▶ WRITTEN REQUEST:
Reproduce the listing below without any change.

──────── DATA SEGMENT ────────

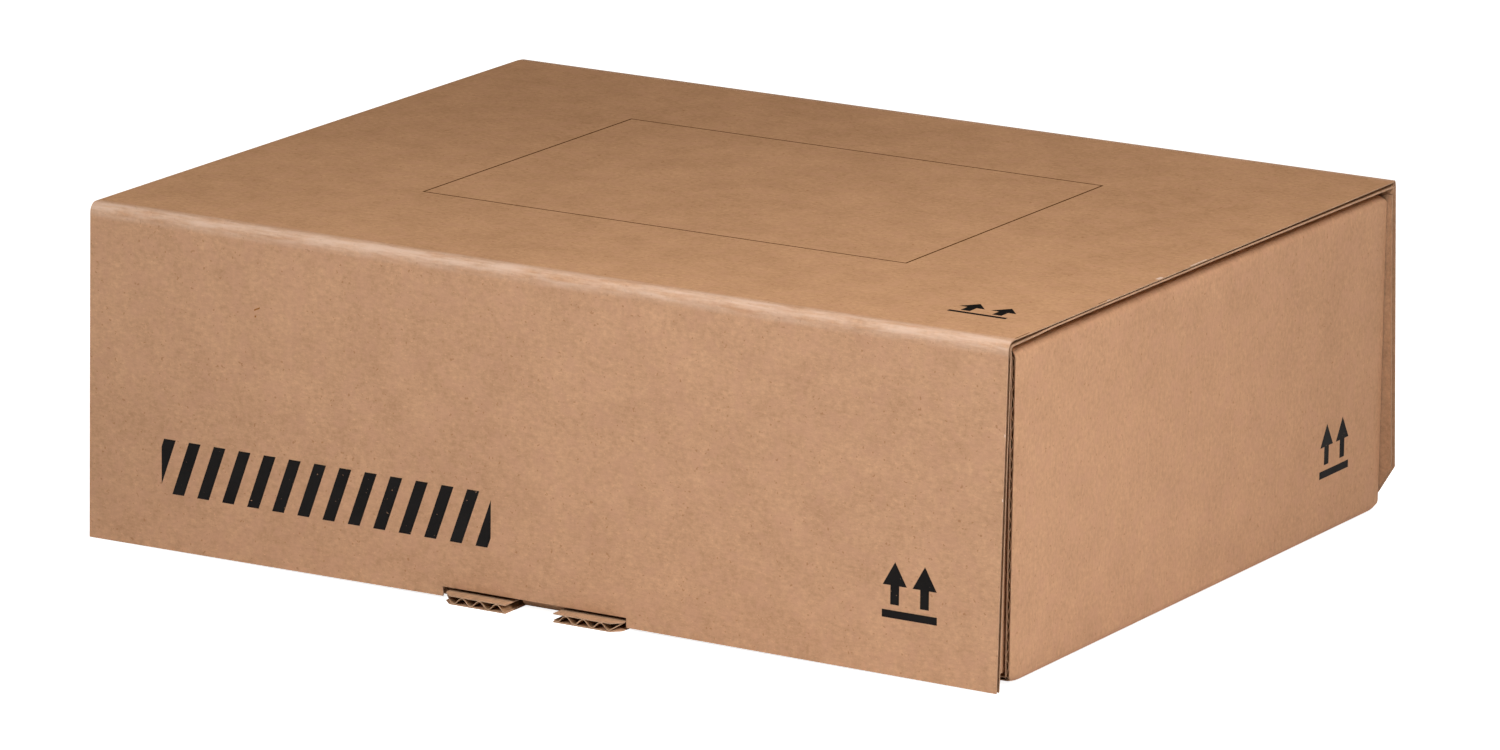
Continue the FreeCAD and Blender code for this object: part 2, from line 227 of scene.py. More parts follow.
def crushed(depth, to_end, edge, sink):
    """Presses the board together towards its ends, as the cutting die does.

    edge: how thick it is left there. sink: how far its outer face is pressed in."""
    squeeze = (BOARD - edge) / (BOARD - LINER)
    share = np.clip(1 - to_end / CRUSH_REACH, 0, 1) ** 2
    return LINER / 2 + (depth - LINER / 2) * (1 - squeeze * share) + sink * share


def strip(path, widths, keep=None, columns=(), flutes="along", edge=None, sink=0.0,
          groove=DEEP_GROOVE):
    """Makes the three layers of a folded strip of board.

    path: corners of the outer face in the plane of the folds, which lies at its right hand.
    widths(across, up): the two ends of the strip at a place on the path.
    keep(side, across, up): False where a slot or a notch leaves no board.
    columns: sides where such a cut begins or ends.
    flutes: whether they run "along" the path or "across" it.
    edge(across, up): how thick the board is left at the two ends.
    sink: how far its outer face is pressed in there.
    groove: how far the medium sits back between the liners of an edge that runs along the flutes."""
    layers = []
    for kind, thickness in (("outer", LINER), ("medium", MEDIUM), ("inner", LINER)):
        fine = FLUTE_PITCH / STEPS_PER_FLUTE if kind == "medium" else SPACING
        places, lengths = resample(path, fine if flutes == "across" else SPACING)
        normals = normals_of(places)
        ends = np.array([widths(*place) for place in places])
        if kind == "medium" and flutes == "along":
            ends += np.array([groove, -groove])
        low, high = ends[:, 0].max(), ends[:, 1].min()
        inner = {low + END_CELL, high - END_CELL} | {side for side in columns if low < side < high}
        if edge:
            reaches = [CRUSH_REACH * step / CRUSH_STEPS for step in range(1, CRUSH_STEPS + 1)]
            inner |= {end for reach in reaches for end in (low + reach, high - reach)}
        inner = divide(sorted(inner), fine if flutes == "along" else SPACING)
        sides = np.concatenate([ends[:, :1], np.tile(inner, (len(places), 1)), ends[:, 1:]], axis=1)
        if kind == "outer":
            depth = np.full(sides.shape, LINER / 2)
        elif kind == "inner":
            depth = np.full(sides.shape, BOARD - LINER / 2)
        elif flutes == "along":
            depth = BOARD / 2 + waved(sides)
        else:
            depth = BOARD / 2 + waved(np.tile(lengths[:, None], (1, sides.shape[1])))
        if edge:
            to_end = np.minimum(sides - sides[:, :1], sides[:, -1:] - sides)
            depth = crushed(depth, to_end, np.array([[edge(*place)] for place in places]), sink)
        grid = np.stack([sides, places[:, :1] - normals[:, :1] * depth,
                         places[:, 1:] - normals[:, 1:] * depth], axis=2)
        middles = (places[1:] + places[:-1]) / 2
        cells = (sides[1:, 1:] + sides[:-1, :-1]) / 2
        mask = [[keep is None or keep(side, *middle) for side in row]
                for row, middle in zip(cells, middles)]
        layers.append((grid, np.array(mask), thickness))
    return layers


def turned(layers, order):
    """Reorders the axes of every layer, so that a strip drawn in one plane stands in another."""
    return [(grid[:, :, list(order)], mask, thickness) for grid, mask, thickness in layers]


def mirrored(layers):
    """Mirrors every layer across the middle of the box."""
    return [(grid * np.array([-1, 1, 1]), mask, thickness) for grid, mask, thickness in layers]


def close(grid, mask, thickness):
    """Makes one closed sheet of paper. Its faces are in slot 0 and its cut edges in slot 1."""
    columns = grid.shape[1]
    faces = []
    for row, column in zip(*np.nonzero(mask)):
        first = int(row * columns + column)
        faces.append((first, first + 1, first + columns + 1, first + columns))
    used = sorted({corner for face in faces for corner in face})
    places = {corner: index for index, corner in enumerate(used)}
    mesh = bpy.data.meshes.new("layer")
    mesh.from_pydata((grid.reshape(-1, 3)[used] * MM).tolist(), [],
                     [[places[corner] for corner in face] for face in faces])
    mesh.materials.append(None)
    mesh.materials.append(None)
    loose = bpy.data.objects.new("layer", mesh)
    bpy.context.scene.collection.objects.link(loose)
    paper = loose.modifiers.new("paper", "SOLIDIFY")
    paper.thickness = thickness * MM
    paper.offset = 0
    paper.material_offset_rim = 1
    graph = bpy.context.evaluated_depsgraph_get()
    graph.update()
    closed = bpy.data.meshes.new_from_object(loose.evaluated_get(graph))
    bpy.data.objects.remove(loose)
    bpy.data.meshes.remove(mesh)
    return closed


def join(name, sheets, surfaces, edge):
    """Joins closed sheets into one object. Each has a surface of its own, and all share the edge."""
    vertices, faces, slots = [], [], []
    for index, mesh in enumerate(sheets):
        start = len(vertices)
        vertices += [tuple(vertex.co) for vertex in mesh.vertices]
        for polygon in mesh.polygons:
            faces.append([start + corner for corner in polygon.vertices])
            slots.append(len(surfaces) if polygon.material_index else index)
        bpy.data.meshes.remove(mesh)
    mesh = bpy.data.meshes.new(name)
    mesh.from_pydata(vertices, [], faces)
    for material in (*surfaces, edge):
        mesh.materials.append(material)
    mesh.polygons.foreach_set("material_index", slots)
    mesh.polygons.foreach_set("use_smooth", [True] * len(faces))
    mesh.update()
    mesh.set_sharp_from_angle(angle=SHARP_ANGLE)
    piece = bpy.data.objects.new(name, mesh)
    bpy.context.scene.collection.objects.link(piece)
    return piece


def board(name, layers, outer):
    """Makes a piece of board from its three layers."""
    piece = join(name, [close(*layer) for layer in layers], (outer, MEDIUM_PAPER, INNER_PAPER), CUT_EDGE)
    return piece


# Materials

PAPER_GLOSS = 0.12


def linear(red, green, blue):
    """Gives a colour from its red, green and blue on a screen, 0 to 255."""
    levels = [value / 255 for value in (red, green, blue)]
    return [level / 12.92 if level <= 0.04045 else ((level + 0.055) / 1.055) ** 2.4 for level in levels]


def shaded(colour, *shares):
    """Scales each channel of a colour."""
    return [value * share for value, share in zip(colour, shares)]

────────

▶ FULL RESPONSE:
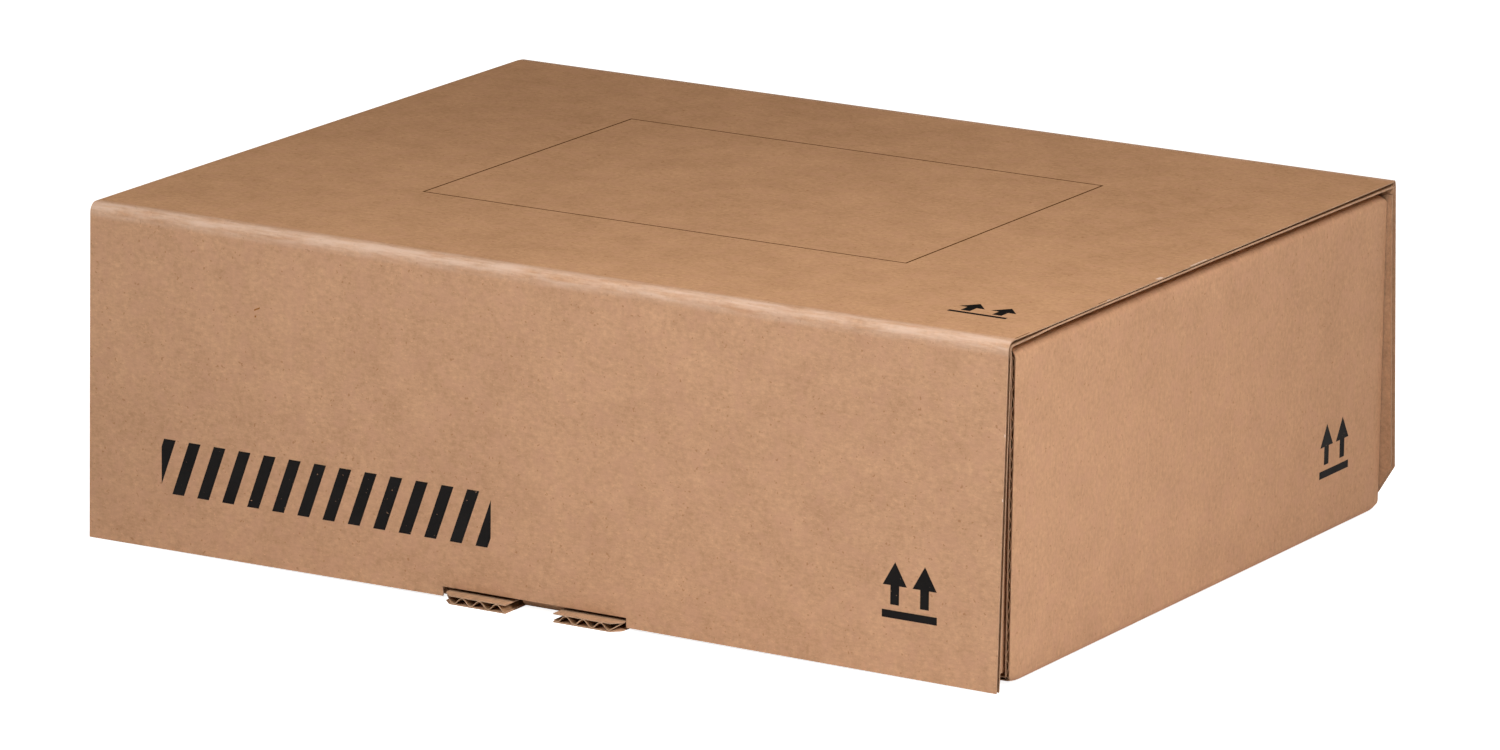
Continue the FreeCAD and Blender code for this object: part 2, from line 227 of scene.py. More parts follow.
def crushed(depth, to_end, edge, sink):
    """Presses the board together towards its ends, as the cutting die does.

    edge: how thick it is left there. sink: how far its outer face is pressed in."""
    squeeze = (BOARD - edge) / (BOARD - LINER)
    share = np.clip(1 - to_end / CRUSH_REACH, 0, 1) ** 2
    return LINER / 2 + (depth - LINER / 2) * (1 - squeeze * share) + sink * share


def strip(path, widths, keep=None, columns=(), flutes="along", edge=None, sink=0.0,
          groove=DEEP_GROOVE):
    """Makes the three layers of a folded strip of board.

    path: corners of the outer face in the plane of the folds, which lies at its right hand.
    widths(across, up): the two ends of the strip at a place on the path.
    keep(side, across, up): False where a slot or a notch leaves no board.
    columns: sides where such a cut begins or ends.
    flutes: whether they run "along" the path or "across" it.
    edge(across, up): how thick the board is left at the two ends.
    sink: how far its outer face is pressed in there.
    groove: how far the medium sits back between the liners of an edge that runs along the flutes."""
    layers = []
    for kind, thickness in (("outer", LINER), ("medium", MEDIUM), ("inner", LINER)):
        fine = FLUTE_PITCH / STEPS_PER_FLUTE if kind == "medium" else SPACING
        places, lengths = resample(path, fine if flutes == "across" else SPACING)
        normals = normals_of(places)
        ends = np.array([widths(*place) for place in places])
        if kind == "medium" and flutes == "along":
            ends += np.array([groove, -groove])
        low, high = ends[:, 0].max(), ends[:, 1].min()
        inner = {low + END_CELL, high - END_CELL} | {side for side in columns if low < side < high}
        if edge:
            reaches = [CRUSH_REACH * step / CRUSH_STEPS for step in range(1, CRUSH_STEPS + 1)]
            inner |= {end for reach in reaches for end in (low + reach, high - reach)}
        inner = divide(sorted(inner), fine if flutes == "along" else SPACING)
        sides = np.concatenate([ends[:, :1], np.tile(inner, (len(places), 1)), ends[:, 1:]], axis=1)
        if kind == "outer":
            depth = np.full(sides.shape, LINER / 2)
        elif kind == "inner":
            depth = np.full(sides.shape, BOARD - LINER / 2)
        elif flutes == "along":
            depth = BOARD / 2 + waved(sides)
        else:
            depth = BOARD / 2 + waved(np.tile(lengths[:, None], (1, sides.shape[1])))
        if edge:
            to_end = np.minimum(sides - sides[:, :1], sides[:, -1:] - sides)
            depth = crushed(depth, to_end, np.array([[edge(*place)] for place in places]), sink)
        grid = np.stack([sides, places[:, :1] - normals[:, :1] * depth,
                         places[:, 1:] - normals[:, 1:] * depth], axis=2)
        middles = (places[1:] + places[:-1]) / 2
        cells = (sides[1:, 1:] + sides[:-1, :-1]) / 2
        mask = [[keep is None or keep(side, *middle) for side in row]
                for row, middle in zip(cells, middles)]
        layers.append((grid, np.array(mask), thickness))
    return layers


def turned(layers, order):
    """Reorders the axes of every layer, so that a strip drawn in one plane stands in another."""
    return [(grid[:, :, list(order)], mask, thickness) for grid, mask, thickness in layers]


def mirrored(layers):
    """Mirrors every layer across the middle of the box."""
    return [(grid * np.array([-1, 1, 1]), mask, thickness) for grid, mask, thickness in layers]


def close(grid, mask, thickness):
    """Makes one closed sheet of paper. Its faces are in slot 0 and its cut edges in slot 1."""
    columns = grid.shape[1]
    faces = []
    for row, column in zip(*np.nonzero(mask)):
        first = int(row * columns + column)
        faces.append((first, first + 1, first + columns + 1, first + columns))
    used = sorted({corner for face in faces for corner in face})
    places = {corner: index for index, corner in enumerate(used)}
    mesh = bpy.data.meshes.new("layer")
    mesh.from_pydata((grid.reshape(-1, 3)[used] * MM).tolist(), [],
                     [[places[corner] for corner in face] for face in faces])
    mesh.materials.append(None)
    mesh.materials.append(None)
    loose = bpy.data.objects.new("layer", mesh)
    bpy.context.scene.collection.objects.link(loose)
    paper = loose.modifiers.new("paper", "SOLIDIFY")
    paper.thickness = thickness * MM
    paper.offset = 0
    paper.material_offset_rim = 1
    graph = bpy.context.evaluated_depsgraph_get()
    graph.update()
    closed = bpy.data.meshes.new_from_object(loose.evaluated_get(graph))
    bpy.data.objects.remove(loose)
    bpy.data.meshes.remove(mesh)
    return closed


def join(name, sheets, surfaces, edge):
    """Joins closed sheets into one object. Each has a surface of its own, and all share the edge."""
    vertices, faces, slots = [], [], []
    for index, mesh in enumerate(sheets):
        start = len(vertices)
        vertices += [tuple(vertex.co) for vertex in mesh.vertices]
        for polygon in mesh.polygons:
            faces.append([start + corner for corner in polygon.vertices])
            slots.append(len(surfaces) if polygon.material_index else index)
        bpy.data.meshes.remove(mesh)
    mesh = bpy.data.meshes.new(name)
    mesh.from_pydata(vertices, [], faces)
    for material in (*surfaces, edge):
        mesh.materials.append(material)
    mesh.polygons.foreach_set("material_index", slots)
    mesh.polygons.foreach_set("use_smooth", [True] * len(faces))
    mesh.update()
    mesh.set_sharp_from_angle(angle=SHARP_ANGLE)
    piece = bpy.data.objects.new(name, mesh)
    bpy.context.scene.collection.objects.link(piece)
    return piece


def board(name, layers, outer):
    """Makes a piece of board from its three layers."""
    piece = join(name, [close(*layer) for layer in layers], (outer, MEDIUM_PAPER, INNER_PAPER), CUT_EDGE)
    return piece


# Materials

PAPER_GLOSS = 0.12


def linear(red, green, blue):
    """Gives a colour from its red, green and blue on a screen, 0 to 255."""
    levels = [value / 255 for value in (red, green, blue)]
    return [level / 12.92 if level <= 0.04045 else ((level + 0.055) / 1.055) ** 2.4 for level in levels]


def shaded(colour, *shares):
    """Scales each channel of a colour."""
    return [value * share for value, share in zip(colour, shares)]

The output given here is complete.